(3D code data)

▬▬▬▬▬▬▬▬▬▬

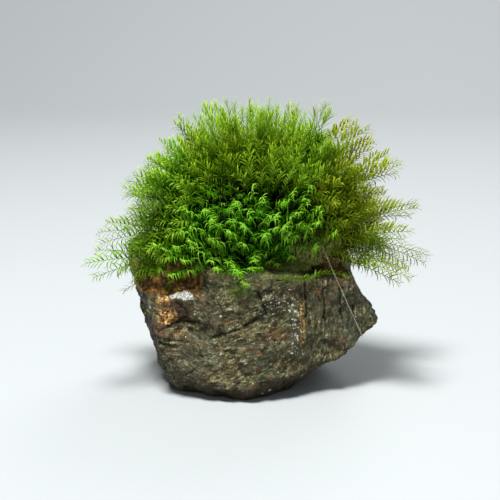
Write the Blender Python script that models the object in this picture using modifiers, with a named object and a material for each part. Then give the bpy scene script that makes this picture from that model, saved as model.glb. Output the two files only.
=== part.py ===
"""Feather moss on stone: a palm-sized block of bedded schist with a half-ball of moss shoots bound on its top.

Metres, +Z up. The origin is the middle of the flat sole that the stone rests on. -Y is the broken face with
the quartz ledge, and +X runs from the rusty end to the pointed one. Sizes below are in millimetres.
"""
import math
import random

import bmesh
import bpy
from mathutils import Matrix, Vector, noise
from mathutils.bvhtree import BVHTree
from mathutils.geometry import convex_hull_2d

MM = 0.001
GAP = 0.35              # clear space between pieces that touch

# Stone: each flat face is a point on it and the way that it faces
SLAB_FACES = {
    "sole": ((0, 0, -1.5), (0, 0, -1)),
    "front, right of the corner": ((14, -13.6, 16), (0.37, -0.92, 0.07)),
    "front, left of the corner": ((-12, -15.6, 12), (-0.20, -0.97, 0.10)),
    "rusty chamfer": ((-22.5, -12.8, 21), (-0.60, -0.78, 0.16)),
    "left end": ((-25.7, -6, 14), (-0.95, -0.16, -0.26)),
    "upper left bevel": ((-32.6, -2, 34.6), (-0.80, -0.10, 0.60)),
    "lower front bevel": ((-0.8, -16.8, 0.4), (0.42, -0.64, -0.64)),
    "lower left bevel": ((-18, -10.4, 2.2), (-0.34, -0.72, -0.60)),
    "raised underside": ((12.0, 0, 0), (0.615, -0.05, -0.785)),
    "right end, upper": ((30.4, -3, 25.0), (0.82, 0.10, 0.56)),
    "right end, back": ((28, 13, 18), (0.78, 0.60, -0.10)),
    "back, left": ((-12, 22.5, 18), (-0.28, 0.95, 0.06)),
    "back, right": ((14, 21, 18), (0.34, 0.93, -0.12)),
    "lower back bevel": ((-4, 19.5, 2.5), (-0.05, 0.72, -0.69)),
    "top": ((2, 0, 34.2), (0.085, -0.03, 0.99)),
}
TIER_FACES = {
    "hidden bottom": ((0, 0, 26), (0, 0, -1)),
    "front": ((14, -4.6, 37), (0.06, -0.99, 0.04)),
    "left": ((-13, 0, 38), (-0.90, -0.20, 0.40)),
    "right end": ((25.3, 0, 36), (0.99, -0.05, 0.10)),
    "top": ((8, 4, 44.4), (0.10, 0.04, 0.99)),
    "back": ((4, 16, 36), (0.08, 0.97, 0.22)),
}
# Hollow above the rusty chamfer, where a piece broke away and left the quartz ledge
RECESS_FACES = {
    "ledge": ((-20, -12, 27.4), (0.06, 0.12, -0.99)),
    "back wall": ((-22, -5.6, 32), (0.10, 0.99, -0.06)),
    "right wall": ((-11.0, -12, 31), (0.93, 0.28, 0.20)),
}
# Dark slot between the slab and the tier that is set back on it
SLOT_FACES = {
    "bottom": ((20, -4, 31.0), (0.09, 0, -0.99)),
    "top": ((20, -4, 33.6), (-0.09, -0.30, 0.95)),
    "inner wall": ((20, -0.8, 32), (0, 1, 0)),
    "left wall": ((4, -4, 32), (-0.92, 0.38, 0)),
}
RAW_BLOCK = 160         # the cube that each block is cut from
STONE_GRAIN = 1.1       # spacing of the points that carry the relief
STONE_TRIANGLES = 2300
# Relief of the broken faces: widths of its features and how far they stand out
LUMP_SIZE, LUMP_HEIGHT = 12.0, 1.5
CHIP_SIZE, CHIP_HEIGHT = 4.2, 0.8
BED_THICKNESS, BED_STEP = 5.2, 0.9
BED_DIP = -0.12         # how the beds fall towards the right end
BED_WAVE, BED_WAVE_SIZE = 2.4, 16.0
UPRIGHT_LEAN = 0.2      # how the beds of the pointed end lean from upright
UPRIGHT_WAVE, UPRIGHT_WAVE_SIZE = 1.2, 15.0
UPRIGHT_FROM, UPRIGHT_BLEND = 12, 8     # x where upright beds begin, and the width over which they take over
BREAK_SIZE, BREAK_SHARE = 9.0, 0.25     # patches where the bed steps are broken open
SPIKE_LIMIT = 1.4       # most that a sharp edge of a clearance stands out, over its flat faces

# Moss: how far the tips reach from the middle of the clump
CLUMP_MIDDLE = Vector((2.0, 2.0, 40.0))
REACH_RIGHT, REACH_LEFT, REACH_FRONT, REACH_BACK, REACH_TOP = 45.0, 42.0, 25.0, 31.0, 41.0
# The clump is shorter where the tier's front is bare: by how much, and from which x and z of a direction
BARE_DEPTH = 0.42
BARE_FROM, BARE_BLEND = -0.15, 0.35
BARE_TOP, BARE_FADE = 0.55, 0.5
MAT_SHARE = 0.68        # the dense mat fills this share of the reach
MAT_LUMP, MAT_LUMPS = 0.05, 5
SKIRT = ((0, 0, 36.0), (0.15, 0.0, -0.99))    # the clump's underside where it overhangs the stone
CUSHION_GRAIN = 0.55
CUSHION_TRIANGLES = 2100

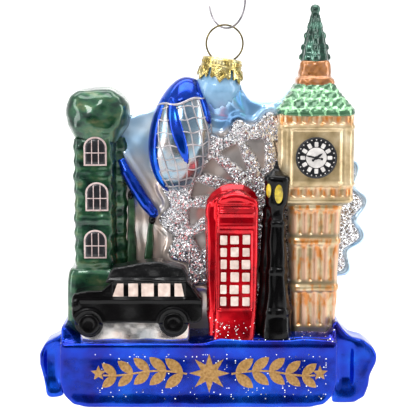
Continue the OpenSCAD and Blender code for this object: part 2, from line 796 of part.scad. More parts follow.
// The relief lies on the sky, behind the street and beside the towers
module wheel_relief() {
    hung() difference() {
        front_view(wheel_y, sky_y) difference() {
            translate([wheel_x, base_h + wheel_z]) children();
            translate([wheel_x - 100, base_h - 100]) square([200, 100]);
            chain_outline();
            posts_outline();
        }
        clock_envelope();
        egg_solid();
        neck_envelope();
    }
}

// The rim with the rounded ends of the capsules round it
module wheel_rim() {
    count = 24;
    color("silver") wheel_relief() difference() {
        union() {
            circle(wheel_r - 1.2, $fn = 96);
            for (i = [0:count - 1]) rotate(i * 360 / count) translate([wheel_r - 1.9, 0]) circle(1.9, $fn = 24);
        }
        circle(wheel_r - 4.2, $fn = 96);
    }
}

module wheel_spokes() {
    color("silver") wheel_relief() difference() {
        union() {
            circle(5);
            for (i = [0:15]) rotate(i * 22.5 + 6) translate([0, -0.8]) square([wheel_r - 4.2, 1.6]);
            difference() { circle(wheel_r * 0.62); circle(wheel_r * 0.62 - 1.8); }
        }
        difference() { circle(wheel_r + 10); circle(wheel_r - 4.2); }
    }
}

hook();
hanger_wire();
crown_cap();
neck();
sky();
sky_right();
road();
banner();
banner_tail_left();
banner_tail_right();
banner_scroll();
clock_shaft();
clock_belfry();
clock_roof();
clock_turret();
clock_spire();
clock_dial();
clock_numerals();
clock_hands();
phone_box();
phone_box_crown();
phone_box_panes();
lamp_post();
lamp_panes();
taxi_body();
taxi_luggage();
taxi_windows();
taxi_wheels();
taxi_bumper();
bridge_plinth();
bridge_shaft();
bridge_head();
bridge_windows();
bridge_chain();
bridge_posts();
egg_tower();
egg_tower_cap();
wheel_rim();
wheel_spokes();
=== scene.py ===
# %% [markdown]
# # A blown-glass skyline ornament
# The real object is one shell of glass, blown into a mould shaped as a row of landmarks on a banner,
# silvered inside, then painted outside with lacquers, enamel, printed decals and glitter. A stamped crown
# cap, a wire hanger and a wire hook finish it. The CAD frame holds every size and joint; this file gives it
# its looks. All shapes are worked out in "street" millimetres: x from the banner's middle, y into the
# picture, z up from the banner's underside. One function turns them into the frame's metres.

# %% Load the frame
import json
import math

import bmesh
import bpy
import numpy as np
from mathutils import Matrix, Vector
from mathutils.bvhtree import BVHTree


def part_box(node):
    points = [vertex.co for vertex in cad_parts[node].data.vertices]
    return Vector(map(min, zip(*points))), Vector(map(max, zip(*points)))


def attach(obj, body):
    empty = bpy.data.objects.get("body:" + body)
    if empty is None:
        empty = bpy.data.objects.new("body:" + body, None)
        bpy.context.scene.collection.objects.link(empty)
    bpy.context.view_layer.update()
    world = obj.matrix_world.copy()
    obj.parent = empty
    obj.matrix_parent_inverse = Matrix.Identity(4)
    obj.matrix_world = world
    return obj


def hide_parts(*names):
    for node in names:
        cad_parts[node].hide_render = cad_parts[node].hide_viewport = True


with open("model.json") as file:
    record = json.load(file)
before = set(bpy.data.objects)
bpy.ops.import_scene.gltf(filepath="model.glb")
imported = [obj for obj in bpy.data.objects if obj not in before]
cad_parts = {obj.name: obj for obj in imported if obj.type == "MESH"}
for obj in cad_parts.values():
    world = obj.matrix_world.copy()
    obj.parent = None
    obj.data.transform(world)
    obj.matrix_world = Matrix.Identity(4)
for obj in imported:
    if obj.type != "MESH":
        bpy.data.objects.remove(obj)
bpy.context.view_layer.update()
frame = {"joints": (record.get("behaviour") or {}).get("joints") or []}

MM = 0.001

# %% [markdown]
# The banner's underside is a flat, level thing to measure from, so the street is laid out from there.

# %% Street coordinates
banner_low, banner_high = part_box("banner")
STREET = np.array([(banner_low.x + banner_high.x) / 2, 0.0, banner_low.z])


def to_row(points):
    """Street millimetres to the frame's metres."""
    return np.asarray(points, float) * MM + STREET


def street_box(node):
    """A CAD node's lowest and highest corner in street millimetres."""
    low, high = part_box(node)
    return (np.array(low) - STREET) / MM, (np.array(high) - STREET) / MM


BANNER = street_box("banner")
BASE_H, BASE_W, FRONT = BANNER[1][2], BANNER[1][0] - BANNER[0][0], BANNER[0][1]
print("banner", BANNER[0].round(1), BANNER[1].round(1))

# %% [markdown]
# ## Shapes
# Blown glass has no sharp edge anywhere: it is pressed by air against a mould and freezes with round,
# slightly wandering surfaces. Each landmark is therefore roughed out from simple closed solids, fused by a
# voxel remesh as if it were one bubble, relaxed, and then pushed in and out by formulas that play the
# mould's part.

# %% Rough solids: prisms and lofts
def prism(outline, y0, y1):
    """Closed solid from a front outline of (x, z) points, between two depths."""
    n = len(outline)
    front = [(x, y0, z) for x, z in outline]
    back = [(x, y1, z) for x, z in outline]
    sides = [(i, (i + 1) % n, n + (i + 1) % n, n + i) for i in range(n)]
    return np.array(front + back), [tuple(range(n))[::-1], tuple(range(n, 2 * n))] + sides


def loft(rings):
    """Closed solid through a stack of rings of points, one after another."""
    n = len(rings[0])
    points = np.concatenate([np.asarray(r, float) for r in rings])
    faces = []
    for k in range(len(rings) - 1):
        for i in range(n):
            j = (i + 1) % n
            faces.append((k * n + i, k * n + j, (k + 1) * n + j, (k + 1) * n + i))
    faces.append(tuple(range(n))[::-1])
    faces.append(tuple(range((len(rings) - 1) * n, len(rings) * n)))
    return points, faces


def squircle(x, y, z, w, d, power=4.0, n=40):
    """A level ring between an ellipse (power 2) and a box (power 8 and more)."""
    a = np.arange(n) * 2 * math.pi / n
    c, s = np.cos(a), np.sin(a)
    px = np.sign(c) * np.abs(c) ** (2 / power) * w / 2
    py = np.sign(s) * np.abs(s) ** (2 / power) * d / 2
    return np.stack([x + px, y + py, np.full(n, float(z))], 1)


def column(x, y, profile, power=5.0):
    """A loft from (height, width, depth) rows, all on one axis."""
    return loft([squircle(x, y, z, w, d, power) for z, w, d in profile])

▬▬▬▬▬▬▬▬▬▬

* Do this:
Your task is to output exactly the lines from the one with "phone_box_crown();" through the one with "imported = [obj", counting both ends.

* Correct result:
phone_box_crown();
phone_box_panes();
lamp_post();
lamp_panes();
taxi_body();
taxi_luggage();
taxi_windows();
taxi_wheels();
taxi_bumper();
bridge_plinth();
bridge_shaft();
bridge_head();
bridge_windows();
bridge_chain();
bridge_posts();
egg_tower();
egg_tower_cap();
wheel_rim();
wheel_spokes();
=== scene.py ===
# %% [markdown]
# # A blown-glass skyline ornament
# The real object is one shell of glass, blown into a mould shaped as a row of landmarks on a banner,
# silvered inside, then painted outside with lacquers, enamel, printed decals and glitter. A stamped crown
# cap, a wire hanger and a wire hook finish it. The CAD frame holds every size and joint; this file gives it
# its looks. All shapes are worked out in "street" millimetres: x from the banner's middle, y into the
# picture, z up from the banner's underside. One function turns them into the frame's metres.

# %% Load the frame
import json
import math

import bmesh
import bpy
import numpy as np
from mathutils import Matrix, Vector
from mathutils.bvhtree import BVHTree


def part_box(node):
    points = [vertex.co for vertex in cad_parts[node].data.vertices]
    return Vector(map(min, zip(*points))), Vector(map(max, zip(*points)))


def attach(obj, body):
    empty = bpy.data.objects.get("body:" + body)
    if empty is None:
        empty = bpy.data.objects.new("body:" + body, None)
        bpy.context.scene.collection.objects.link(empty)
    bpy.context.view_layer.update()
    world = obj.matrix_world.copy()
    obj.parent = empty
    obj.matrix_parent_inverse = Matrix.Identity(4)
    obj.matrix_world = world
    return obj


def hide_parts(*names):
    for node in names:
        cad_parts[node].hide_render = cad_parts[node].hide_viewport = True


with open("model.json") as file:
    record = json.load(file)
before = set(bpy.data.objects)
bpy.ops.import_scene.gltf(filepath="model.glb")
imported = [obj for obj in bpy.data.objects if obj not in before]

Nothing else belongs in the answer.